> Information provided
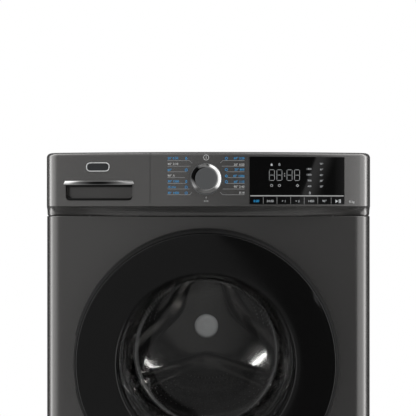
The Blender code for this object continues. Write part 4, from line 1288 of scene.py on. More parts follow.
    def rear_fittings(self) -> None:
        """The threaded water inlet, the mains gland and the transport bolt caps."""
        low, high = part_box("inlet_valve")
        tip, x, z = high.y, -0.200, 0.790
        start = D.wall - self.sheet - 0.0003
        thread = [(0.0085, tip), (0.0118, tip), (0.0122, tip - 0.0012)]
        for i in range(5):
            y = tip - 0.0020 - 0.0024 * i
            thread += [(0.0132, y), (0.0132, y - 0.0006), (0.0120, y - 0.0012), (0.0120, y - 0.0018)]
        thread += [(0.0120, start), (0.0085, start), (0.0085, tip - 0.012)]
        bm = turned(thread, (x, z), Axis.Y, 48)
        housing = block((low.x, high.x), (low.y, start), (low.z, high.z), 0.002)
        housing = carved(housing, slab(circle((x, z), 0.0085, 32), start - 0.006, start + 0.01))
        piece("inlet_valve_body", merged([bm, housing]), WHITE_PLASTIC, self.body, ["inlet_valve"])
        disc = ((0.0, 0.013), (0.0083, 0.013), (0.0083, 0.0145), (0.0, 0.0145))
        strainer = turned([(r, tip - depth) for r, depth in disc], (x, z), Axis.Y, 32, closed=False)
        piece("inlet_strainer", strainer, GALVANISED, self.body)
        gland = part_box("cable_gland")
        gx, gz = (gland[0].x + gland[1].x) / 2, (gland[0].z + gland[1].z) / 2
        ring = [(0.0045, gland[0].y, 0), (0.0080, gland[0].y, 0.001), (0.0080, D.wall + 0.0003, 0)]
        ring += [(0.0125, D.wall + 0.0003, 0.0005), (0.0118, gland[1].y, 0.0015), (0.0045, gland[1].y, 0.001)]
        bm = turned(soften(ring, True, 3), (gx, gz), Axis.Y, 48)
        piece("mains_gland", bm, BLACK_PLASTIC, self.body, ["cable_gland"])
        caps = []
        for sx, cz in ((-0.235, 0.300), (0.235, 0.300), (-0.235, 0.640), (0.245, 0.640)):
            seat, crown = D.wall + 0.0003, D.wall + 0.0035
            edge = soften([(0.010, crown, 0.001), (0.013, seat, 0)], True, 3)
            rim = [(0.0, crown), *edge, (0.0, seat)]
            caps.append(turned(rim, (sx, cz), Axis.Y, 40, closed=False))
        piece("transport_bolt_caps", merged(caps), GREY_PLASTIC, self.body)


def smooth_step(value: float, low: float, high: float) -> float:
    """Rises smoothly from zero at low to one at high."""
    t = min(max((value - low) / (high - low), 0.0), 1.0)
    return t * t * (3 - 2 * t)


def fade(value: float, low: float, high: float, slope: float) -> float:
    """One between two limits, falling smoothly to zero over a slope outside them."""
    return smooth_step(value, low - slope, low) * (1 - smooth_step(value, high, high + slope))


def fade_points(low: float, high: float, slope: float) -> list[float]:
    """Positions that a mesh needs to show fade()."""
    steps = [i / 4 for i in range(5)]
    return [low - slope + slope * s for s in steps] + [high + slope * s for s in steps]


def foot_nodes() -> list[str]:
    """Names of the four feet."""
    return [f"foot_{end}_{side}" for end in ("front", "rear") for side in ("left", "right")]


def middle_of(node: str) -> Vector:
    """Middle of a CAD node's box."""
    low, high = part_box(node)
    return (low + high) / 2


def hatch_opening() -> tuple[Point2, Point2]:
    """Limits of the hatch's opening in x and z."""
    low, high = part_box("filter_hatch")
    gap = 0.0006
    return (low.x - gap, high.x + gap), (low.z - gap, high.z + gap)


# ---- control panel


class Pictogram(Enum):
    """Small generic signs used on the panel."""

    RING = "ring"
    DROP = "drop"
    DIAMOND = "diamond"
    LOCK = "lock"
    PLAY = "play"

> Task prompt
Set down the material above again, word for word.

> Answer to this task
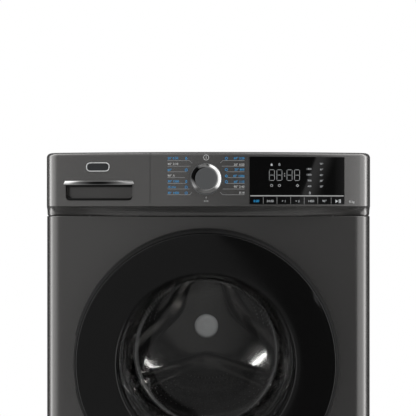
The Blender code for this object continues. Write part 4, from line 1288 of scene.py on. More parts follow.
    def rear_fittings(self) -> None:
        """The threaded water inlet, the mains gland and the transport bolt caps."""
        low, high = part_box("inlet_valve")
        tip, x, z = high.y, -0.200, 0.790
        start = D.wall - self.sheet - 0.0003
        thread = [(0.0085, tip), (0.0118, tip), (0.0122, tip - 0.0012)]
        for i in range(5):
            y = tip - 0.0020 - 0.0024 * i
            thread += [(0.0132, y), (0.0132, y - 0.0006), (0.0120, y - 0.0012), (0.0120, y - 0.0018)]
        thread += [(0.0120, start), (0.0085, start), (0.0085, tip - 0.012)]
        bm = turned(thread, (x, z), Axis.Y, 48)
        housing = block((low.x, high.x), (low.y, start), (low.z, high.z), 0.002)
        housing = carved(housing, slab(circle((x, z), 0.0085, 32), start - 0.006, start + 0.01))
        piece("inlet_valve_body", merged([bm, housing]), WHITE_PLASTIC, self.body, ["inlet_valve"])
        disc = ((0.0, 0.013), (0.0083, 0.013), (0.0083, 0.0145), (0.0, 0.0145))
        strainer = turned([(r, tip - depth) for r, depth in disc], (x, z), Axis.Y, 32, closed=False)
        piece("inlet_strainer", strainer, GALVANISED, self.body)
        gland = part_box("cable_gland")
        gx, gz = (gland[0].x + gland[1].x) / 2, (gland[0].z + gland[1].z) / 2
        ring = [(0.0045, gland[0].y, 0), (0.0080, gland[0].y, 0.001), (0.0080, D.wall + 0.0003, 0)]
        ring += [(0.0125, D.wall + 0.0003, 0.0005), (0.0118, gland[1].y, 0.0015), (0.0045, gland[1].y, 0.001)]
        bm = turned(soften(ring, True, 3), (gx, gz), Axis.Y, 48)
        piece("mains_gland", bm, BLACK_PLASTIC, self.body, ["cable_gland"])
        caps = []
        for sx, cz in ((-0.235, 0.300), (0.235, 0.300), (-0.235, 0.640), (0.245, 0.640)):
            seat, crown = D.wall + 0.0003, D.wall + 0.0035
            edge = soften([(0.010, crown, 0.001), (0.013, seat, 0)], True, 3)
            rim = [(0.0, crown), *edge, (0.0, seat)]
            caps.append(turned(rim, (sx, cz), Axis.Y, 40, closed=False))
        piece("transport_bolt_caps", merged(caps), GREY_PLASTIC, self.body)


def smooth_step(value: float, low: float, high: float) -> float:
    """Rises smoothly from zero at low to one at high."""
    t = min(max((value - low) / (high - low), 0.0), 1.0)
    return t * t * (3 - 2 * t)


def fade(value: float, low: float, high: float, slope: float) -> float:
    """One between two limits, falling smoothly to zero over a slope outside them."""
    return smooth_step(value, low - slope, low) * (1 - smooth_step(value, high, high + slope))


def fade_points(low: float, high: float, slope: float) -> list[float]:
    """Positions that a mesh needs to show fade()."""
    steps = [i / 4 for i in range(5)]
    return [low - slope + slope * s for s in steps] + [high + slope * s for s in steps]


def foot_nodes() -> list[str]:
    """Names of the four feet."""
    return [f"foot_{end}_{side}" for end in ("front", "rear") for side in ("left", "right")]


def middle_of(node: str) -> Vector:
    """Middle of a CAD node's box."""
    low, high = part_box(node)
    return (low + high) / 2


def hatch_opening() -> tuple[Point2, Point2]:
    """Limits of the hatch's opening in x and z."""
    low, high = part_box("filter_hatch")
    gap = 0.0006
    return (low.x - gap, high.x + gap), (low.z - gap, high.z + gap)


# ---- control panel


class Pictogram(Enum):
    """Small generic signs used on the panel."""

    RING = "ring"
    DROP = "drop"
    DIAMOND = "diamond"
    LOCK = "lock"
    PLAY = "play"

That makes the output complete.